**Your task**
Print, exactly as they stand, the lines from the start of the listing to the line containing "coupler_gap = 3.0", inclusive.

::::::

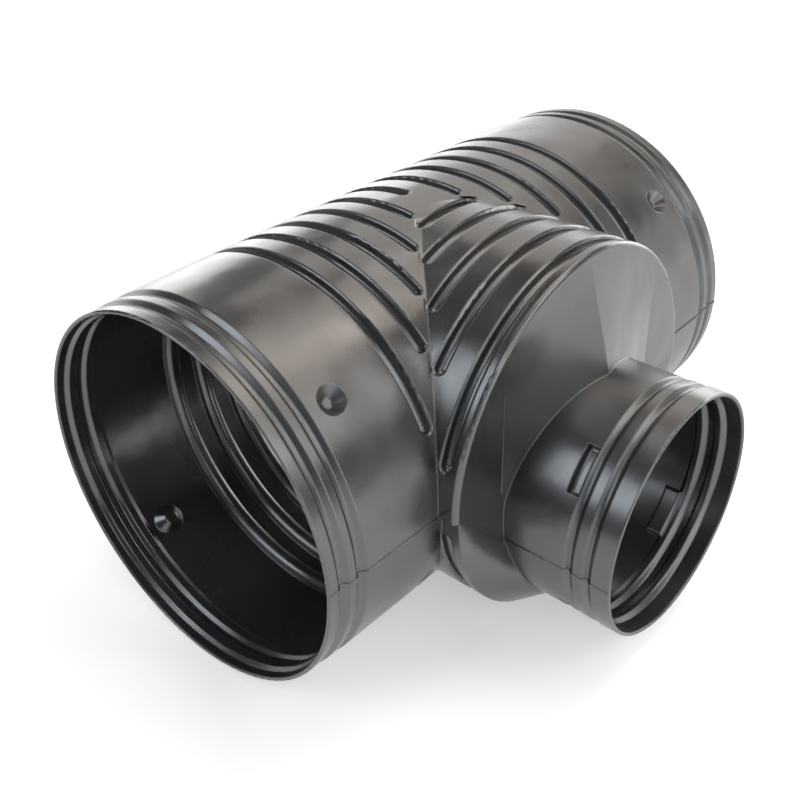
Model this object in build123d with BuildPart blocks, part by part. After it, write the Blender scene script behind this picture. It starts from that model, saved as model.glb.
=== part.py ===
"""A blow-moulded reducing tee for corrugated drain pipe: two full-size couplers in line and a smaller collar on a ribbed branch.

Millimetres. The run lies along X, the branch points towards -Y, and +Z is up. The origin is the middle of the underside,
and the centre lines of the run and the branch cross straight above a point a little behind it.
"""
import os
from math import asin, cos, degrees, radians, sin, sqrt, tan

from build123d import *

# Wall of the moulding
wall = 2.0
mouth_rounding = 0.85

# Run: the barrel that goes right through; its couplers taper a little towards their mouths
run_length = 318.0
body_radius = 94.0
coupler_taper = 0.4
run_lip_taper = 1.4
run_lip_width = 5.5
run_band_groove_width = 6.2
run_band_rib_width = 3.8

# Branch body, a little smaller than the run so that its crown runs out into the run's
branch_step = 1.0
lower_branch_step = 2.5
rim_reach = 9.6
rim_rounding = 2.5
coupler_gap = 3.0

# Shoulder: the lower part of the cap, which slopes in to the collar and reaches further out towards the bottom
shoulder_reach = 1.0
shoulder_tilt = 17.5

# Reduced collar, below the middle of the branch
collar_radius = 60.4
collar_lip_flare = 0.6
collar_drop = 22.5
collar_seam_drop = 27.0
collar_length = 58.8
collar_lip_width = 9.5
collar_band_groove_width = 5.0
collar_band_rib_width = 4.7

# Grooves of the end bands
band_groove_depth = 2.0
band_rounding = 0.8

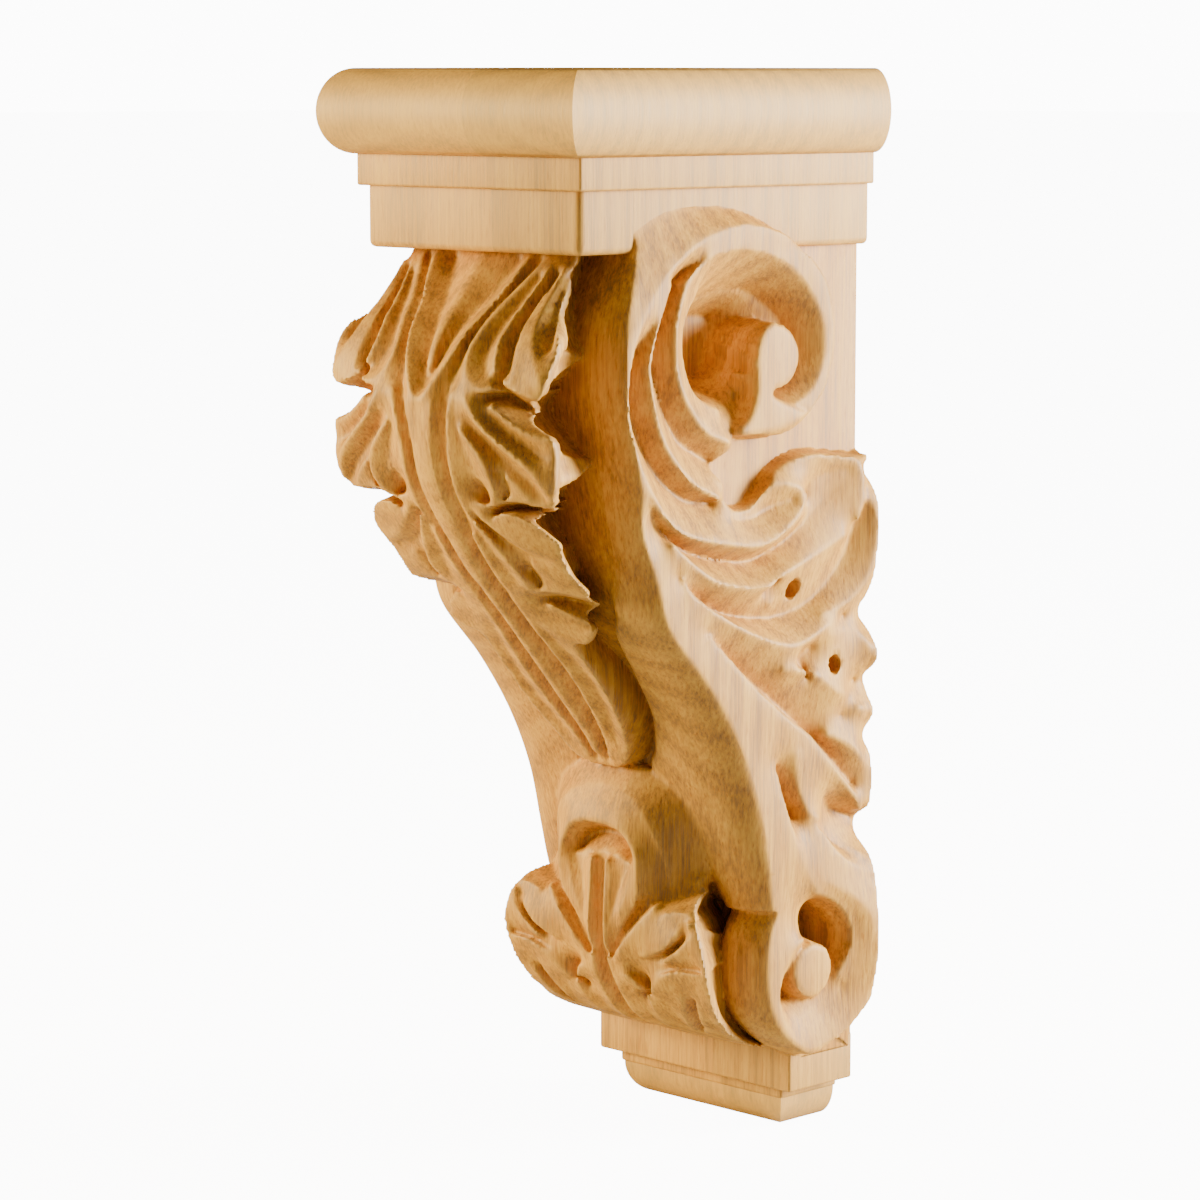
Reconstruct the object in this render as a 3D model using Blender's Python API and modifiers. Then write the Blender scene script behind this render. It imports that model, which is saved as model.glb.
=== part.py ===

::::::

**Exercise output**
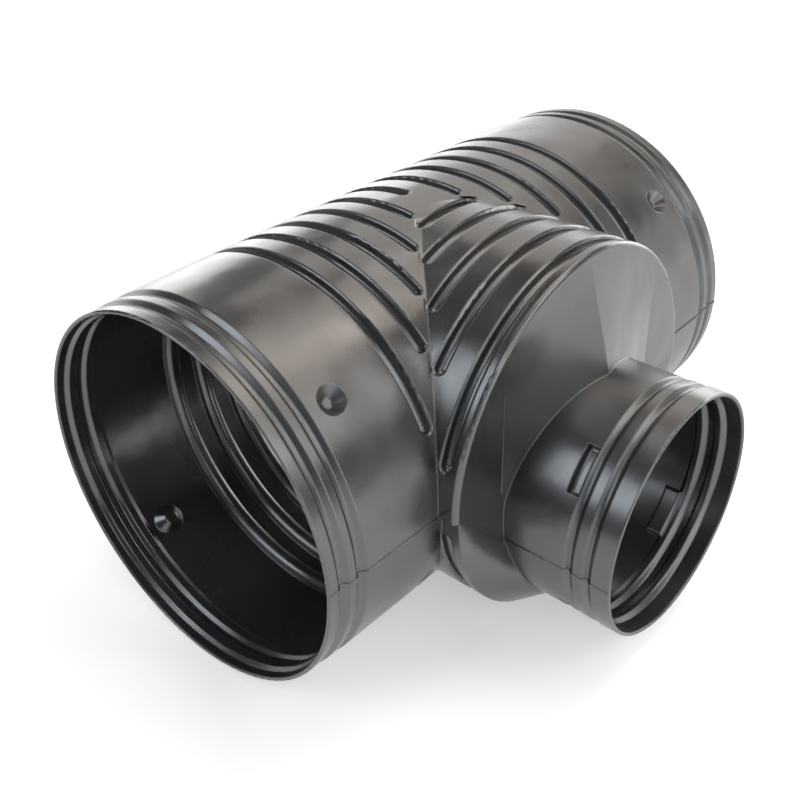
Model this object in build123d with BuildPart blocks, part by part. After it, write the Blender scene script behind this picture. It starts from that model, saved as model.glb.
=== part.py ===
"""A blow-moulded reducing tee for corrugated drain pipe: two full-size couplers in line and a smaller collar on a ribbed branch.

Millimetres. The run lies along X, the branch points towards -Y, and +Z is up. The origin is the middle of the underside,
and the centre lines of the run and the branch cross straight above a point a little behind it.
"""
import os
from math import asin, cos, degrees, radians, sin, sqrt, tan

from build123d import *

# Wall of the moulding
wall = 2.0
mouth_rounding = 0.85

# Run: the barrel that goes right through; its couplers taper a little towards their mouths
run_length = 318.0
body_radius = 94.0
coupler_taper = 0.4
run_lip_taper = 1.4
run_lip_width = 5.5
run_band_groove_width = 6.2
run_band_rib_width = 3.8

# Branch body, a little smaller than the run so that its crown runs out into the run's
branch_step = 1.0
lower_branch_step = 2.5
rim_reach = 9.6
rim_rounding = 2.5
coupler_gap = 3.0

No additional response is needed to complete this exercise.